I calculate the efficiency of public transportation vehicles via the DEA method and I use DEA frontier. It calculates the efficiency of all DMUs as 1. Can anyone identify what the problem is and know how I can fix it?
This is likely to be because you had too few decision making units for the number of inputs and outputs in you DEA model, rather than that they are all actually 100% efficient. Unfortunately as you do not say how many units you have or what your model for their efficiency is it is difficult to tell.
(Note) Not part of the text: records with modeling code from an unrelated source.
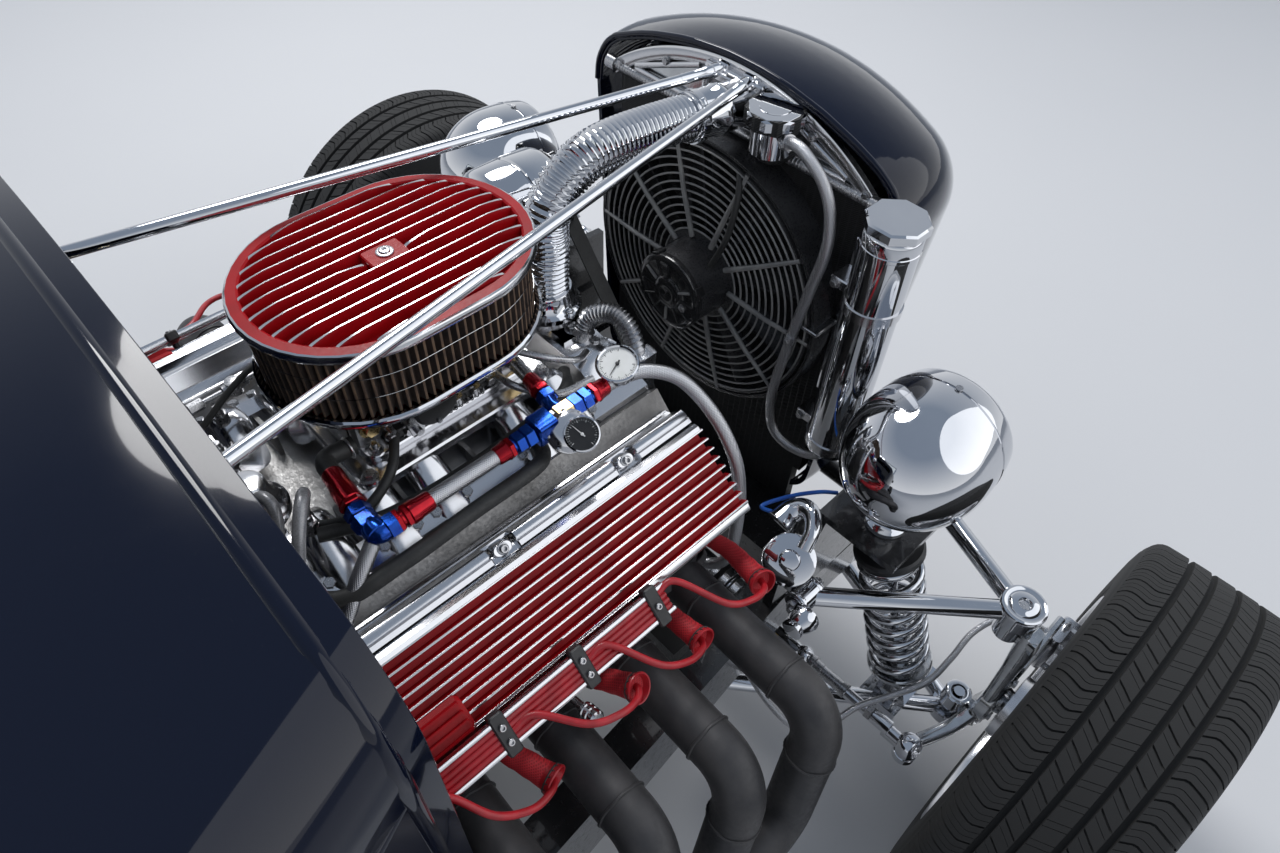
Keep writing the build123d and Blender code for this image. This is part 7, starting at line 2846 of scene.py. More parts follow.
@dataclass(frozen=True)
class Corner:
    """One corner of the car: its side, its end and the sizes of its wheel."""

    side: Side
    end: str
    diameter: float
    width: float
    track: float
    station: float
    hub_inner: float
    grooves: tuple[float, ...]

    @property
    def label(self) -> str:
        """The end and side, as in node names."""
        return f"{self.end}_{{}}_{self.side.label}"

    @property
    def body(self) -> str:
        """The wheel's CAD body."""
        return f"wheel_{self.end}_{self.side.label}"

    def point(self, out: float, radius: float, angle: float) -> Vector:
        """A point of the wheel.

        Args:
            out: Millimetres outwards from the tyre's middle.
            radius: Millimetres from the axle.
            angle: Turn about the axle, from the front.

        Returns:
            The point in metres.
        """
        x = self.side.value * (self.track / 2 + out)
        return place(x, self.station - radius * math.cos(angle), self.diameter / 2 + radius * math.sin(angle))

    def axle(self, out: float = 0.0) -> Matrix:
        """A frame on the axle, local Z outwards."""
        return frame_on(self.point(out, 0.0, 0.0), Vector((self.side.value, 0, 0)), Vector((0, 0, 1)))


CORNERS = tuple(
    Corner(side, *row)
    for row in (
        ("front", 614.0, 196.0, 1500.0, 0.0, 646.0, (15.0, 44.0)),
        ("rear", 740.0, 270.0, 1480.0, 2690.0, 612.0, (0.0, 36.0, 72.0)),
    )
    for side in Side
)
BEAD_RADIUS = 191.0


@dataclass
class Tyre:
    """A tyre whose grooves, sipes and sidewall lines are cut in its mesh."""

    corner: Corner
    groove: float = 8.0
    depth: float = 6.5
    pitch: float = 28.4
    fine: bool = True

    def build(self) -> None:
        """Builds the carcass ring by ring round the axle."""
        columns = self.columns()
        rows = self.rows()
        turns = round(math.pi * self.corner.diameter / self.pitch)
        radius = self.corner.diameter / 2
        verts: list[Vector] = []
        for turn in range(turns):
            for share, kind in rows:
                for out, reach, zone in columns:
                    cut = self.cut(zone, kind)
                    if zone == "groove":
                        cut = self.depth
                    angle = 2 * math.pi * (turn + share) / turns + self.lean(out) / radius * (
                        1 if reach > radius - 19 else 0
                    )
                    verts.append(self.corner.point(out, reach - cut, angle))
        count, across = turns * len(rows), len(columns)
        faces = []
        for i in range(count):
            j = (i + 1) % count
            for k in range(across):
                m = (k + 1) % across
                quad = (i * across + k, i * across + m, j * across + m, j * across + k)
                faces.append(quad if self.corner.side is Side.RIGHT else quad[::-1])
        name = self.corner.label.format("tyre")
        data = bpy.data.meshes.new(name + "_tread")
        data.from_pydata(verts, [], faces)
        data.polygons.foreach_set("use_smooth", [True] * len(faces))
        data.materials.append(TYRE.build())
        data.set_sharp_from_angle(angle=math.radians(36))
        obj = bpy.data.objects.new(name + "_tread", data)
        bpy.context.scene.collection.objects.link(obj)
        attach(obj, self.corner.body)
        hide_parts(name)

    def rows(self) -> list[tuple[float, str]]:
        """Places round one pitch of the tread, each with the kind of cut it lies in.

        Returns:
            Pairs of the share of a pitch and the kind of cut.
        """
        marks = [(0.0, "top"), (0.022, "wide"), (0.085, "wide"), (0.107, "top")]
        marks += [(0.40, "top"), (0.417, "thin"), (0.434, "top")]
        if self.fine:
            marks += [(0.70, "top"), (0.717, "hair"), (0.734, "top")]
        return marks

    def cut(self, zone: str, kind: str) -> float:
        """How deep a kind of sipe is in a zone of the tread.

        Args:
            zone: The zone's name.
            kind: The cut's kind.

        Returns:
            The depth in millimetres.
        """
        table = {
            ("shoulder", "wide"): 3.6,
            ("shoulder", "thin"): 1.7,
            ("shoulder", "hair"): 1.7,
            ("middle", "wide"): 4.0,
            ("middle", "thin"): 1.8,
            ("centre", "wide"): 0.0,
            ("centre", "thin"): 1.7,
            ("centre", "hair"): 1.7,
        }
        return table.get((zone, kind), 0.0)

    def lean(self, out: float) -> float:
        """How far a sipe has moved round the tread at a place across it, in millimetres.

        Args:
            out: Millimetres from the tread's middle.

        Returns:
            The shift in millimetres.
        """
        marks = [(0.0, 0.0)]
        last = 0.0
        for k, centre in enumerate(self.corner.grooves):
            if centre > 0:
                marks.append((centre - self.groove / 2, last + 5.0 * (1 if k % 2 else -1)))
            marks.append((centre + self.groove / 2, marks[-1][1] + 2.0))
            middle = centre + self.groove / 2 + 13
            marks.append((middle, marks[-1][1] + 9.0 * (-1 if k % 2 else 1)))
            last = marks[-1][1]
        marks.append((self.corner.width / 2, marks[-1][1] + 9.0))
        reach = abs(out)
        for (a, low), (b, high) in zip(marks, marks[1:]):
            if reach <= b:
                share = (reach - a) / max(b - a, 0.01)
                return (low + (high - low) * share) * (1 if out >= 0 else -1)
        return marks[-1][1] * (1 if out >= 0 else -1)

    def columns(self) -> list[tuple[float, float, str]]:
        """Places across the tyre as distance outwards, radius and zone, round the whole section.

        Returns:
            Distance outwards, radius and zone of each place.
        """
        half, radius = self.corner.width / 2, self.corner.diameter / 2
        edge = half - 22
        tread: list[tuple[float, str]] = []
        starts = [g for g in self.corner.grooves]
        if starts[0] > 0:
            tread += [
                (0.0, "centre"), (starts[0] * 0.35, "centre"), (starts[0] - self.groove / 2 - 0.3, "centre")
            ]
        for k, centre in enumerate(starts):
            low, high = centre - self.groove / 2, centre + self.groove / 2
            if centre > 0:
                tread += [(low, "plain"), (low + 0.7, "groove")]
            tread += [(high - 0.7, "groove"), (high, "plain")]
            following = starts[k + 1] - self.groove / 2 if k + 1 < len(starts) else edge
            zone = "middle" if k + 1 < len(starts) else "shoulder"
            count = 4 if zone == "middle" else 6
            tread += [(high + (following - high) * (i + 0.3) / count, zone) for i in range(count)]
        side = []
        for out, zone in tread:
            side.append((out, radius - 1.6 * (out / edge) ** 2, zone))
        wrap = ((edge, 1.9), (edge + 5, 3.6), (edge + 9.5, 7.0), (edge + 13, 12.0), (edge + 15.4, 17.4))
        side += [(out, radius - drop, "shoulder") for out, drop in wrap]
        wall = radius - BEAD_RADIUS
        rim = (
            (half - 5.9, radius - 18.6), (half - 4.7, radius - 21.5), (half - 4.9, radius - 23.5),
            (half - 3.0, radius - 27)
        )
        rim += (
            (half - 1.2, BEAD_RADIUS + 0.66 * wall), (half - 0.1, BEAD_RADIUS + 0.47 * wall),
            (half - 1.0, BEAD_RADIUS + 0.3 * wall)
        )
        rim += (
            (half - 2.2, BEAD_RADIUS + 26), (half - 3.4, BEAD_RADIUS + 24.6),
            (half - 3.0, BEAD_RADIUS + 20), (half - 4.6, BEAD_RADIUS + 15)
        )
        rim += ((half - 9.5, BEAD_RADIUS + 11.5), (half - 12, BEAD_RADIUS + 1.0))
        side += [(out, reach, "wall") for out, reach in rim]
        other = [(-out, reach, zone) for out, reach, zone in side if out > 0]
        return [*reversed(other), *side]


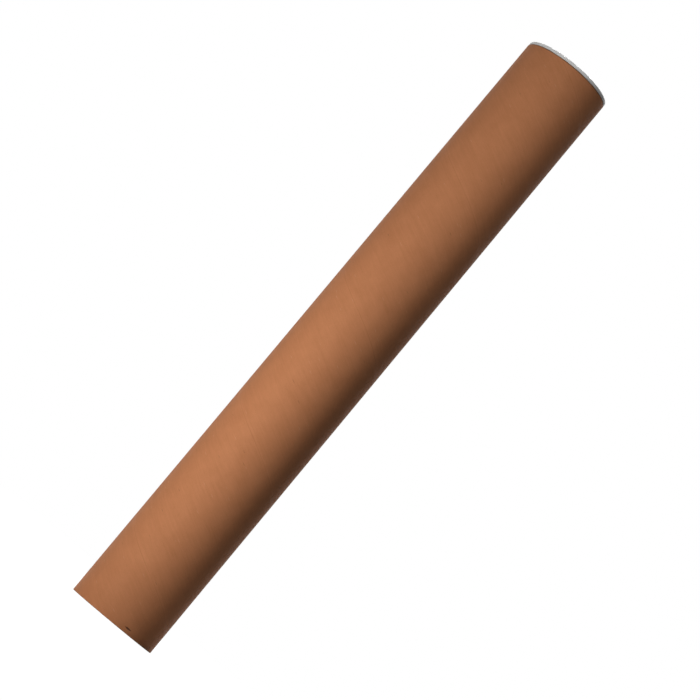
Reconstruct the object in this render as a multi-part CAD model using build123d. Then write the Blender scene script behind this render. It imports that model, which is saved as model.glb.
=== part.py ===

This problem can be addressed in two main ways
1. Increase the number of DMUs
In your case this could be including more vehicles in your analysis, or if you are already including all comparable vehicles changing the time frame so perhaps you consider the weekly use rather than monthly to get 4 times as many observations in each month
2 Decrease the number of inputs and outputs
This is sometimes done using aggregate variables, so if there say maintenance cost, running cost and lease cost for each vehicle you might replace this by total costs
The paper pitfalls and protocols in DEA would be a good read to get started. Dyson, R.G., Allen, R., Camanho, A.S., Podinovski, V.V., Sarrico, C.S. and Shale, E.A., 2001. Pitfalls and protocols in DEA. European Journal of operational research, 132(2), pp.245-259.
Based on the rule of thumb in DEA methodology, the number of DMUS (n) must be considered as follows:
n= > max{m*s, 3(m+s)}
where m and s stand for input and output items. So, if your dataset cannot satify this rule, then you should apply the full ranking DEA models to get more realistic results!